What the task requires: Return the complete listing that follows, with each line reproduced exactly.

-- BEGIN Collected material --

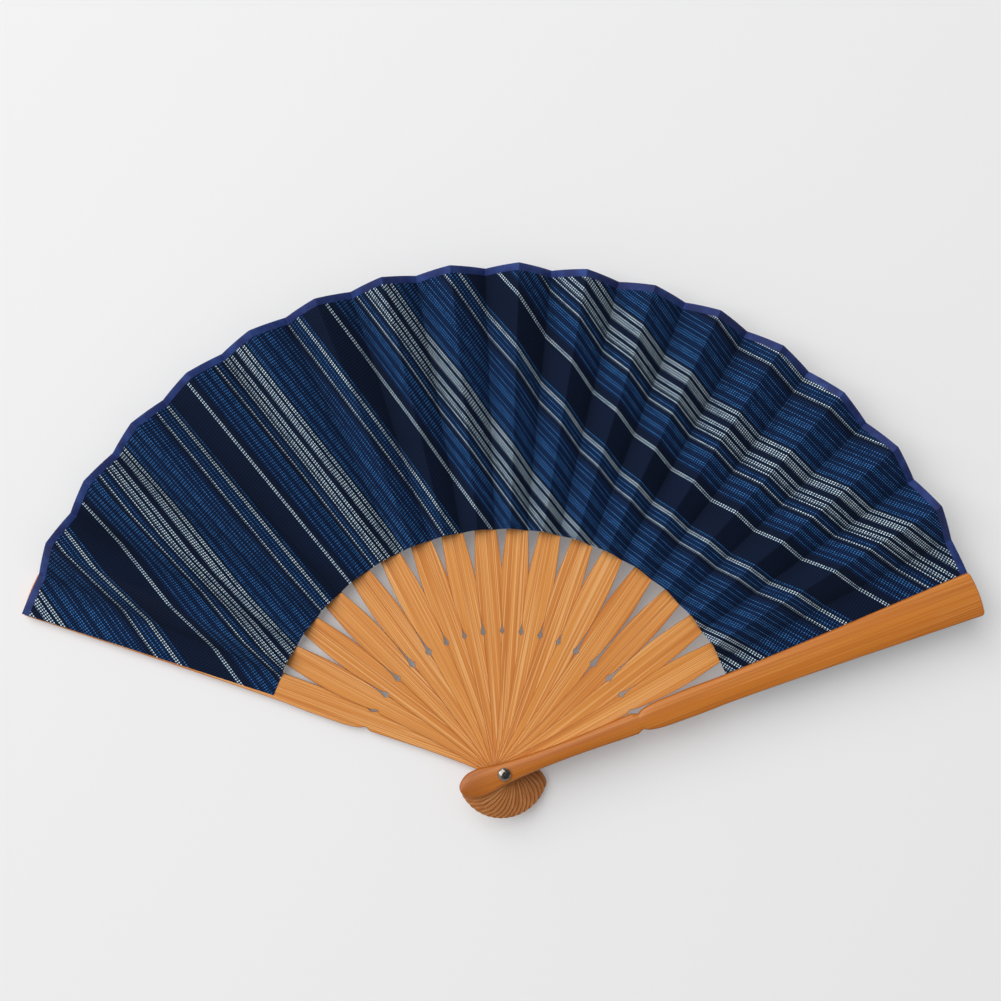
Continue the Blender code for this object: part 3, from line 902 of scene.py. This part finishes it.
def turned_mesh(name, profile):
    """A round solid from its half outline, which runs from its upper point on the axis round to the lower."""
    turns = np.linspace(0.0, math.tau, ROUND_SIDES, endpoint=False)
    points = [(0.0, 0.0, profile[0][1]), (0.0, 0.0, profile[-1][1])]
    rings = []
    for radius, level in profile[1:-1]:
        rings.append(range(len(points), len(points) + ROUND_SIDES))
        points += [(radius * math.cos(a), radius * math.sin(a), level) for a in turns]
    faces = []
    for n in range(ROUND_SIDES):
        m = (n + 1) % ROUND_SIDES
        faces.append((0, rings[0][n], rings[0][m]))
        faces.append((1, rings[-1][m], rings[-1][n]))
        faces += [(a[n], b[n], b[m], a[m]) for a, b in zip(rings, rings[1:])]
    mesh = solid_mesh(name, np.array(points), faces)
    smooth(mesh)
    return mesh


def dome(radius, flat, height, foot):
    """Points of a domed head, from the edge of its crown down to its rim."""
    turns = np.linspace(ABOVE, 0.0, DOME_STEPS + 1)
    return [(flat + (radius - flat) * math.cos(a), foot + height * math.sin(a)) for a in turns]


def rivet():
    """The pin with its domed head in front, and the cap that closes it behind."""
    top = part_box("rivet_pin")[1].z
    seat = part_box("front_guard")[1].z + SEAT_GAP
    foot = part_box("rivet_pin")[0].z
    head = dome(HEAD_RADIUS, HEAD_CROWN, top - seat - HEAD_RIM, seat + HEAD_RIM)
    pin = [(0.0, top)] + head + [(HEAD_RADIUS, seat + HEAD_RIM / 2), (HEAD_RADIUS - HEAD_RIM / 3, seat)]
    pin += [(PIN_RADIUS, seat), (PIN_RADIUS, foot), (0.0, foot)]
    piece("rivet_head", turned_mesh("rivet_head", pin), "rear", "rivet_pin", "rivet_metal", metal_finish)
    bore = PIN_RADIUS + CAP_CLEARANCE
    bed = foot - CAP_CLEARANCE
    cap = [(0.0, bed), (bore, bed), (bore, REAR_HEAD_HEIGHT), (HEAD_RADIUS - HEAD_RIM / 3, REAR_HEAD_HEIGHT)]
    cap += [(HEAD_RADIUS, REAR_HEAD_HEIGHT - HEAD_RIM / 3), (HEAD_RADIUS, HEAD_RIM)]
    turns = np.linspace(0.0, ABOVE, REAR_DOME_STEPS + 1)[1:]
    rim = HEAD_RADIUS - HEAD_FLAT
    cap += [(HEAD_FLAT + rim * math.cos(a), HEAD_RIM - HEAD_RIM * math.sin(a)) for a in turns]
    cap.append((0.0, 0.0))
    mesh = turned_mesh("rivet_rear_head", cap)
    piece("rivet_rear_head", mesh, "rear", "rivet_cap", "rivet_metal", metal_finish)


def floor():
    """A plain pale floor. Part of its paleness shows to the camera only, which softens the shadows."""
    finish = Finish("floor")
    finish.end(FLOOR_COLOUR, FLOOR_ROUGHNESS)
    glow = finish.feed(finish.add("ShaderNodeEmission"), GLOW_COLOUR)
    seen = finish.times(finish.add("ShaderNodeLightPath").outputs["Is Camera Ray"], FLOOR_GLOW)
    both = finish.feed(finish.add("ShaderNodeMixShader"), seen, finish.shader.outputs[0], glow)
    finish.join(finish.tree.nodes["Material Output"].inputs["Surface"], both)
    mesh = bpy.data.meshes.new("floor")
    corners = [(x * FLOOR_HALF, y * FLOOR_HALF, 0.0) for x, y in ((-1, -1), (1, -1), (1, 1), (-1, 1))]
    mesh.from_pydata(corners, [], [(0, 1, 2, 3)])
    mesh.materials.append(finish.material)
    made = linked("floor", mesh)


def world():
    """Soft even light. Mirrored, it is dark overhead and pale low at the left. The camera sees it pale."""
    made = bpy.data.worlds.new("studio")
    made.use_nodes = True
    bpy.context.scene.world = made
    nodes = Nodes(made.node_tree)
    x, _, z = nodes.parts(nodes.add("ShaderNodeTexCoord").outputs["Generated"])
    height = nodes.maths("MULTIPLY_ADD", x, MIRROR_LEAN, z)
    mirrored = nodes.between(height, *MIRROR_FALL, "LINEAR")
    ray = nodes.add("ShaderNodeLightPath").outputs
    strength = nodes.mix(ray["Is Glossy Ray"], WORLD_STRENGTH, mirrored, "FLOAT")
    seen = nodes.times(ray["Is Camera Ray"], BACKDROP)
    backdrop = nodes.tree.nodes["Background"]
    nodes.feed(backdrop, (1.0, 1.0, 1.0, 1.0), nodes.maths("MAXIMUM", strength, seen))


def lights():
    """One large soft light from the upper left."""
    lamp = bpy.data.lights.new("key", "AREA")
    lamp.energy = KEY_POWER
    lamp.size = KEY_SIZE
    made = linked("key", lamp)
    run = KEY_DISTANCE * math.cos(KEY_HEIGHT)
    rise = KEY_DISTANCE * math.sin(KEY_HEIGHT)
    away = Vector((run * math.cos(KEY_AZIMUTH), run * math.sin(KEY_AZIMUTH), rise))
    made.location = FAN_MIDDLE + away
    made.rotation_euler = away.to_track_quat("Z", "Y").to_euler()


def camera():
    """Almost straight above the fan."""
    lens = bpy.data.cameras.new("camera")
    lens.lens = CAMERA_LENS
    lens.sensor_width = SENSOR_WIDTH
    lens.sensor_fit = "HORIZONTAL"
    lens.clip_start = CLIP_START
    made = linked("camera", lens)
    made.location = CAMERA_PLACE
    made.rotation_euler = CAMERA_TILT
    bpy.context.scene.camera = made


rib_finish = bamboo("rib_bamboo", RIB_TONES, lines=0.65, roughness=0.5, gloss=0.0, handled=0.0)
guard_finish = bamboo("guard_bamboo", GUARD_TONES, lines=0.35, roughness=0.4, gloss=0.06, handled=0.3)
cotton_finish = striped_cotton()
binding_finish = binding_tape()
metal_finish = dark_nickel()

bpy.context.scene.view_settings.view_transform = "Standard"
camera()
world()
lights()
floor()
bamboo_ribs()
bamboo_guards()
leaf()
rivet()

-- END Collected material --

Exercise answer:
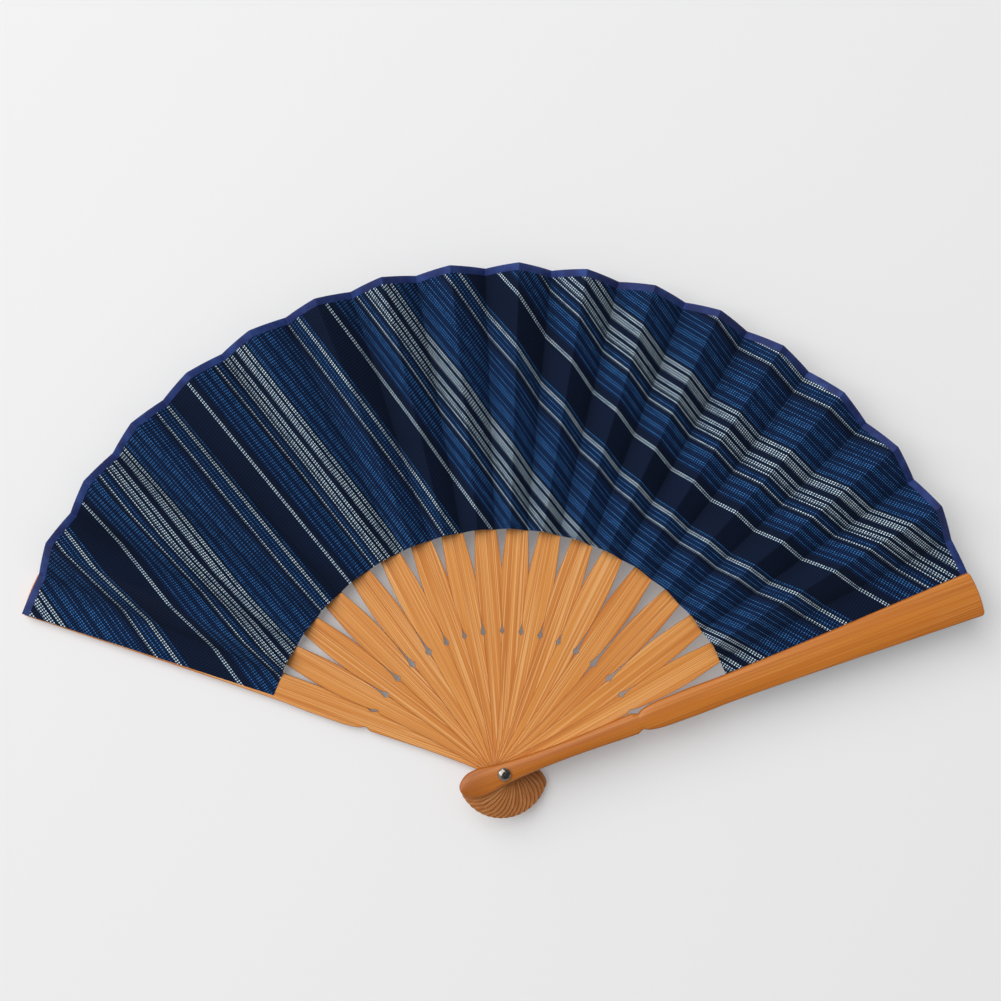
Continue the Blender code for this object: part 3, from line 902 of scene.py. This part finishes it.
def turned_mesh(name, profile):
    """A round solid from its half outline, which runs from its upper point on the axis round to the lower."""
    turns = np.linspace(0.0, math.tau, ROUND_SIDES, endpoint=False)
    points = [(0.0, 0.0, profile[0][1]), (0.0, 0.0, profile[-1][1])]
    rings = []
    for radius, level in profile[1:-1]:
        rings.append(range(len(points), len(points) + ROUND_SIDES))
        points += [(radius * math.cos(a), radius * math.sin(a), level) for a in turns]
    faces = []
    for n in range(ROUND_SIDES):
        m = (n + 1) % ROUND_SIDES
        faces.append((0, rings[0][n], rings[0][m]))
        faces.append((1, rings[-1][m], rings[-1][n]))
        faces += [(a[n], b[n], b[m], a[m]) for a, b in zip(rings, rings[1:])]
    mesh = solid_mesh(name, np.array(points), faces)
    smooth(mesh)
    return mesh


def dome(radius, flat, height, foot):
    """Points of a domed head, from the edge of its crown down to its rim."""
    turns = np.linspace(ABOVE, 0.0, DOME_STEPS + 1)
    return [(flat + (radius - flat) * math.cos(a), foot + height * math.sin(a)) for a in turns]


def rivet():
    """The pin with its domed head in front, and the cap that closes it behind."""
    top = part_box("rivet_pin")[1].z
    seat = part_box("front_guard")[1].z + SEAT_GAP
    foot = part_box("rivet_pin")[0].z
    head = dome(HEAD_RADIUS, HEAD_CROWN, top - seat - HEAD_RIM, seat + HEAD_RIM)
    pin = [(0.0, top)] + head + [(HEAD_RADIUS, seat + HEAD_RIM / 2), (HEAD_RADIUS - HEAD_RIM / 3, seat)]
    pin += [(PIN_RADIUS, seat), (PIN_RADIUS, foot), (0.0, foot)]
    piece("rivet_head", turned_mesh("rivet_head", pin), "rear", "rivet_pin", "rivet_metal", metal_finish)
    bore = PIN_RADIUS + CAP_CLEARANCE
    bed = foot - CAP_CLEARANCE
    cap = [(0.0, bed), (bore, bed), (bore, REAR_HEAD_HEIGHT), (HEAD_RADIUS - HEAD_RIM / 3, REAR_HEAD_HEIGHT)]
    cap += [(HEAD_RADIUS, REAR_HEAD_HEIGHT - HEAD_RIM / 3), (HEAD_RADIUS, HEAD_RIM)]
    turns = np.linspace(0.0, ABOVE, REAR_DOME_STEPS + 1)[1:]
    rim = HEAD_RADIUS - HEAD_FLAT
    cap += [(HEAD_FLAT + rim * math.cos(a), HEAD_RIM - HEAD_RIM * math.sin(a)) for a in turns]
    cap.append((0.0, 0.0))
    mesh = turned_mesh("rivet_rear_head", cap)
    piece("rivet_rear_head", mesh, "rear", "rivet_cap", "rivet_metal", metal_finish)


def floor():
    """A plain pale floor. Part of its paleness shows to the camera only, which softens the shadows."""
    finish = Finish("floor")
    finish.end(FLOOR_COLOUR, FLOOR_ROUGHNESS)
    glow = finish.feed(finish.add("ShaderNodeEmission"), GLOW_COLOUR)
    seen = finish.times(finish.add("ShaderNodeLightPath").outputs["Is Camera Ray"], FLOOR_GLOW)
    both = finish.feed(finish.add("ShaderNodeMixShader"), seen, finish.shader.outputs[0], glow)
    finish.join(finish.tree.nodes["Material Output"].inputs["Surface"], both)
    mesh = bpy.data.meshes.new("floor")
    corners = [(x * FLOOR_HALF, y * FLOOR_HALF, 0.0) for x, y in ((-1, -1), (1, -1), (1, 1), (-1, 1))]
    mesh.from_pydata(corners, [], [(0, 1, 2, 3)])
    mesh.materials.append(finish.material)
    made = linked("floor", mesh)


def world():
    """Soft even light. Mirrored, it is dark overhead and pale low at the left. The camera sees it pale."""
    made = bpy.data.worlds.new("studio")
    made.use_nodes = True
    bpy.context.scene.world = made
    nodes = Nodes(made.node_tree)
    x, _, z = nodes.parts(nodes.add("ShaderNodeTexCoord").outputs["Generated"])
    height = nodes.maths("MULTIPLY_ADD", x, MIRROR_LEAN, z)
    mirrored = nodes.between(height, *MIRROR_FALL, "LINEAR")
    ray = nodes.add("ShaderNodeLightPath").outputs
    strength = nodes.mix(ray["Is Glossy Ray"], WORLD_STRENGTH, mirrored, "FLOAT")
    seen = nodes.times(ray["Is Camera Ray"], BACKDROP)
    backdrop = nodes.tree.nodes["Background"]
    nodes.feed(backdrop, (1.0, 1.0, 1.0, 1.0), nodes.maths("MAXIMUM", strength, seen))


def lights():
    """One large soft light from the upper left."""
    lamp = bpy.data.lights.new("key", "AREA")
    lamp.energy = KEY_POWER
    lamp.size = KEY_SIZE
    made = linked("key", lamp)
    run = KEY_DISTANCE * math.cos(KEY_HEIGHT)
    rise = KEY_DISTANCE * math.sin(KEY_HEIGHT)
    away = Vector((run * math.cos(KEY_AZIMUTH), run * math.sin(KEY_AZIMUTH), rise))
    made.location = FAN_MIDDLE + away
    made.rotation_euler = away.to_track_quat("Z", "Y").to_euler()


def camera():
    """Almost straight above the fan."""
    lens = bpy.data.cameras.new("camera")
    lens.lens = CAMERA_LENS
    lens.sensor_width = SENSOR_WIDTH
    lens.sensor_fit = "HORIZONTAL"
    lens.clip_start = CLIP_START
    made = linked("camera", lens)
    made.location = CAMERA_PLACE
    made.rotation_euler = CAMERA_TILT
    bpy.context.scene.camera = made


rib_finish = bamboo("rib_bamboo", RIB_TONES, lines=0.65, roughness=0.5, gloss=0.0, handled=0.0)
guard_finish = bamboo("guard_bamboo", GUARD_TONES, lines=0.35, roughness=0.4, gloss=0.06, handled=0.3)
cotton_finish = striped_cotton()
binding_finish = binding_tape()
metal_finish = dark_nickel()

bpy.context.scene.view_settings.view_transform = "Standard"
camera()
world()
lights()
floor()
bamboo_ribs()
bamboo_guards()
leaf()
rivet()